The Line 3 Replacement Program is an approximate $7.5 billion private investment, making it one of North America’s largest infrastructure programs. Under the Line 3 Replacement (L3R) Project ($2.6 billion investment in the U.S.), the majority of the existing Line 3 will be fully replaced with new 36-inch diameter pipeline and associated facilities from Neche, North Dakota to Superior, Wisconsin. This includes about 13 miles in North Dakota, 337 miles in Minnesota, and 14 Miles in Wisconsin. The Project will include construction of four new pump stations, upgrades to four existing pump stations and approximately 27 strategically placed valves. Segments of Line 3 from the Canadian border to Neche, ND and near the Minnesota/Wisconsin border to the Superior terminal are being replaced under separate segment replacement projects.

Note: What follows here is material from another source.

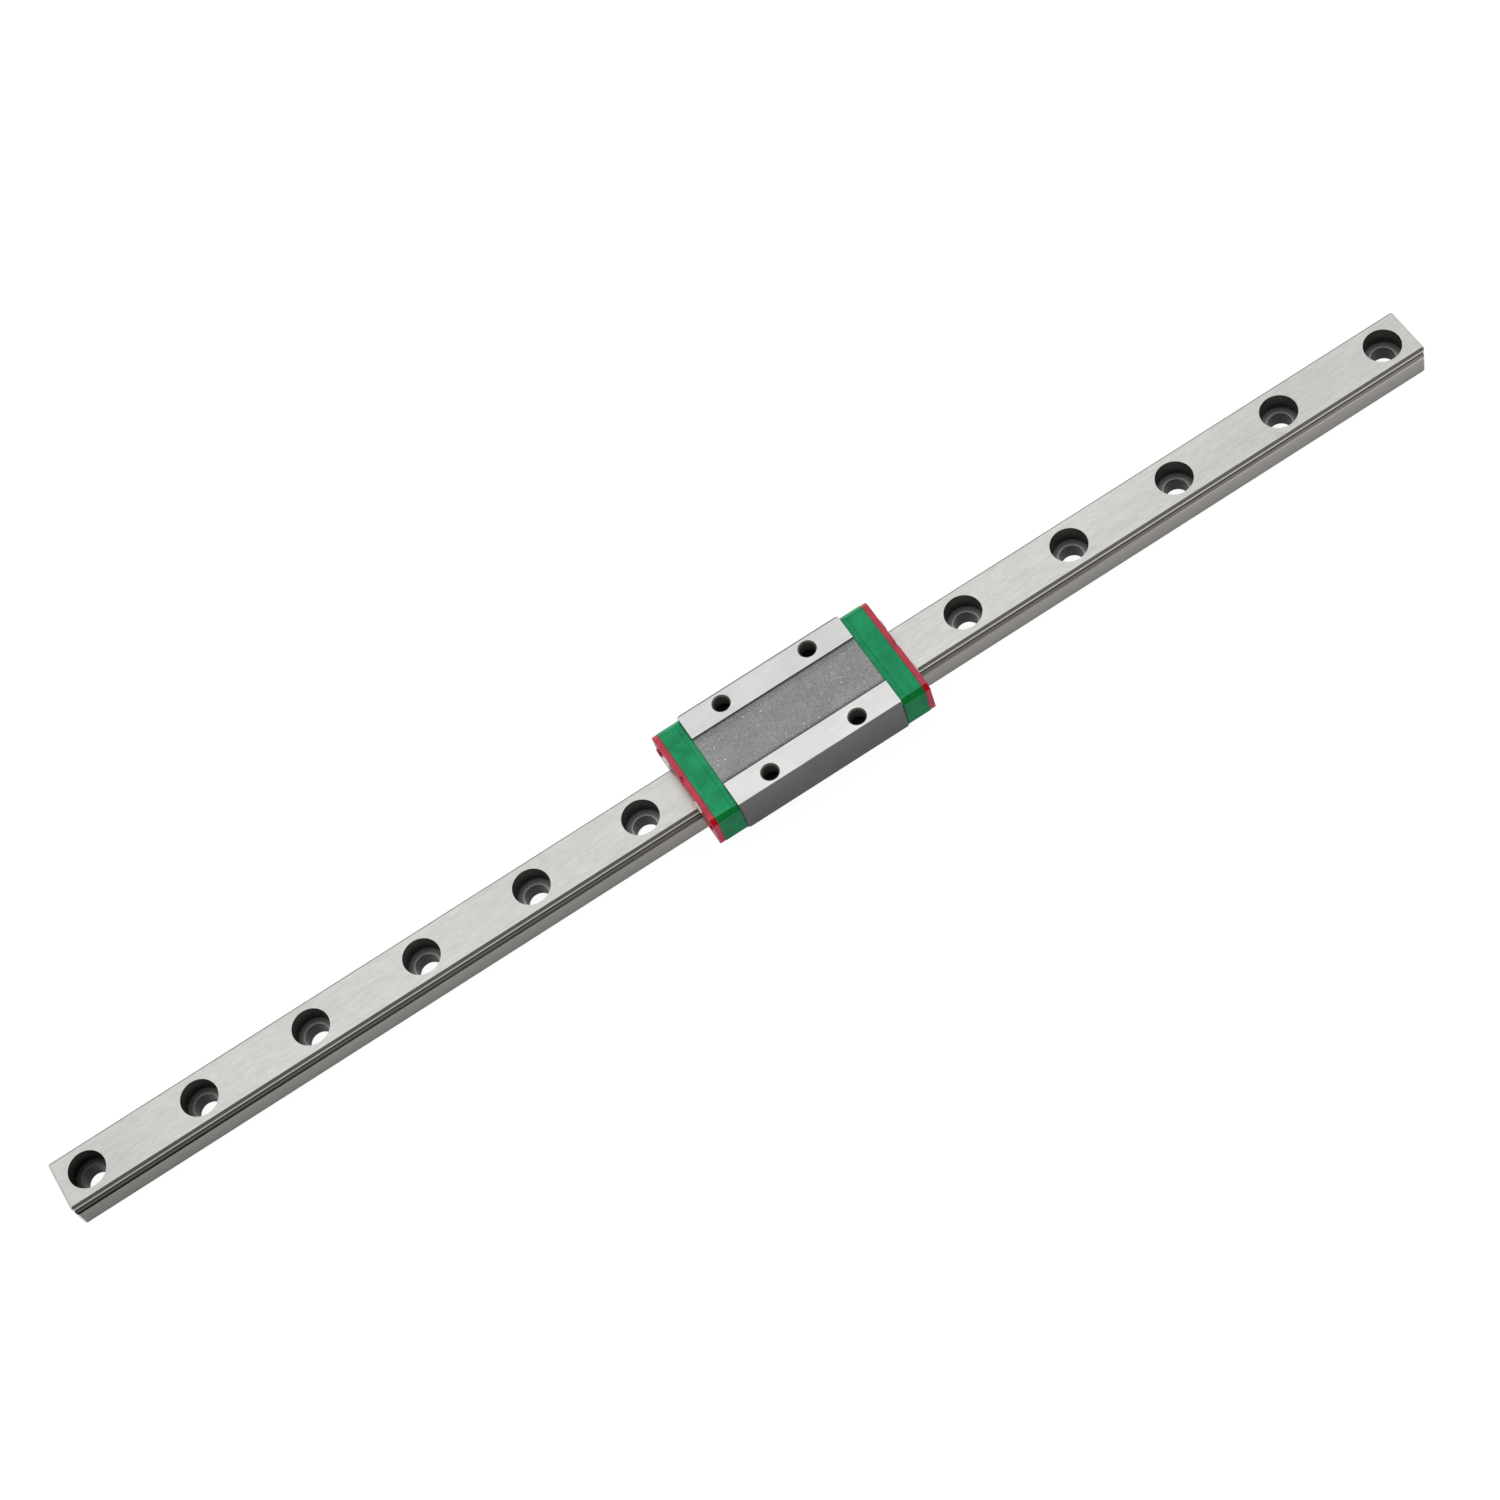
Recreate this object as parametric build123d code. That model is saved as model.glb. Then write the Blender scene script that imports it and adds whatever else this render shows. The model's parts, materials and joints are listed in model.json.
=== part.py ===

In the U.S. the L3R Project is comprehensively regulated at both federal and state levels – including the U.S. Army Corps of Engineers, as well as state regulators (North Dakota Public Service Commission, Minnesota Public Utilities Commission, and Public Service Commission of Wisconsin). Various other applicable federal and state environmental permitting agencies will be involved in the environmental review and analysis of the L3R Project.
Preferred Route Selection Process
Enbridge developed the Project’s preferred route based on its extensive pipeline routing experience, knowledge of applicable federal and state regulations, as well as agency, landowner and other input.
Enbridge first considered where the Project must enter, deliver within, and exit Minnesota in order to meet the needs of shippers served by Line 3. Enbridge next identified and analyzed routing constraints and opportunities, and identified and analyzed route alternatives.
Once a general route location was identified, Enbridge conducted detailed environmental and engineering survey work to further refine the route to avoid or minimize human and environmental impacts, as well as identify appropriate mitigation measures to limit potential impacts during Project construction and operation. The resulting preferred route meets the Project’s purpose, maximizes opportunities for colocating within a utility corridor, and minimizes potential impacts.
The Project route, facility design, and construction procedures have been designed to minimize impacts on the environment. Environmental impacts related to construction of the pipeline will primarily be related to temporary disturbance to land, wetlands, and waterbodies. Environmental impacts related to operations of the pipeline will primarily be related to maintenance repairs and mowing activities.
In 2014, Enbridge started working with federal, state, and local regulatory agencies to design Project plans and permit conditions to minimize impacts to the environment. Enbridge has already committed to a variety of resource-specific mitigation measures, which are detailed in Section 7 of the Route Permit. Enbridge will retain environmental inspectors (EIs) during Project construction who will be responsible for understanding all regulatory requirements and permit conditions, and ensuring that contractors abide by these conditions. The Project will also be supervised by third-party environmental monitors who will report any concerns directly to appropriate agencies.